Sans vouloir déflorer le suspense à propos de l’origine de cette rumeur, surtout attestée à propos du château de Meudon, et l’auteur utilise à dessein l’expression de château Sadien en référence au divin marquis, et à ce château de Silling dans les 120 journées de Sodome, il faut tout de même évoquer l’existence d’un lieu où l’on fabriquait des munitions, des ballons, réquisitionnant des boyaux de bœuf dans les boucheries parisiennes, ce qui peut expliquer peut-être la référence à la tannerie. Jean Clément Martin argumente d’ailleurs par la position de ce château, trop éloigné et surtout trop au-dessus de l’eau, pour que l’on puisse pratiquer l’activité de tannage.
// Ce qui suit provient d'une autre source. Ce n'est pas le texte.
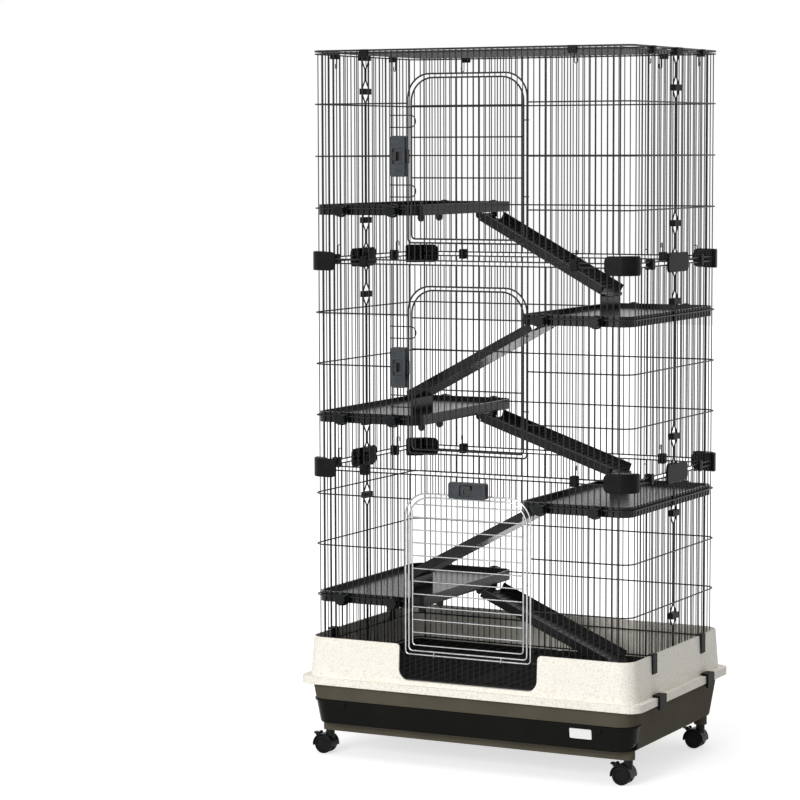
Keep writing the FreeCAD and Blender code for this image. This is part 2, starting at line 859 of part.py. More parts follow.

C’est donc à un formidable voyage dans la rumeur, dans la formation de celle-ci, mais aussi dans le contexte qui la rend possible et qui lui donne son « authenticité », que nous invite Jean-Clément Martin. Dans cette histoire révolutionnaire, la France passe un cap dans lequel la violence s’exprime, elle s’exprime dans une sorte de guerre civile, souvent sanglante, dans laquelle on retrouve clairement affirmer la volonté d’anéantissement de l’adversaire.
Cette volonté d’anéantissement de l’adversaire se traduit par la profanation de la victime elle-même, et c’est sans doute cela qui explique pourquoi cette rumeur à propos du tannage de peau humaine a pu perdurer. Des Guerres de religion ou l’on se livrait à des actes de cannibalisme, jusqu’aux mutilations effectuées par des villageois algériens sur les soldats français tués pendant la guerre d’Algérie, on peut retrouver les pratiques spectaculaires des sans-culottes engagés dans une lutte à mort contre la contre-révolution.
Les formes, les fondements de la violence demeurent identiques, liées à ce qui pourrait s’appeler la condition humaine. Mais il est important, pour l’historien, de décrypter les formes de cette violence, et surtout la façon dont elle a pu être exprimée, et, dans le cas qui nous préoccupe ici, fantasmée.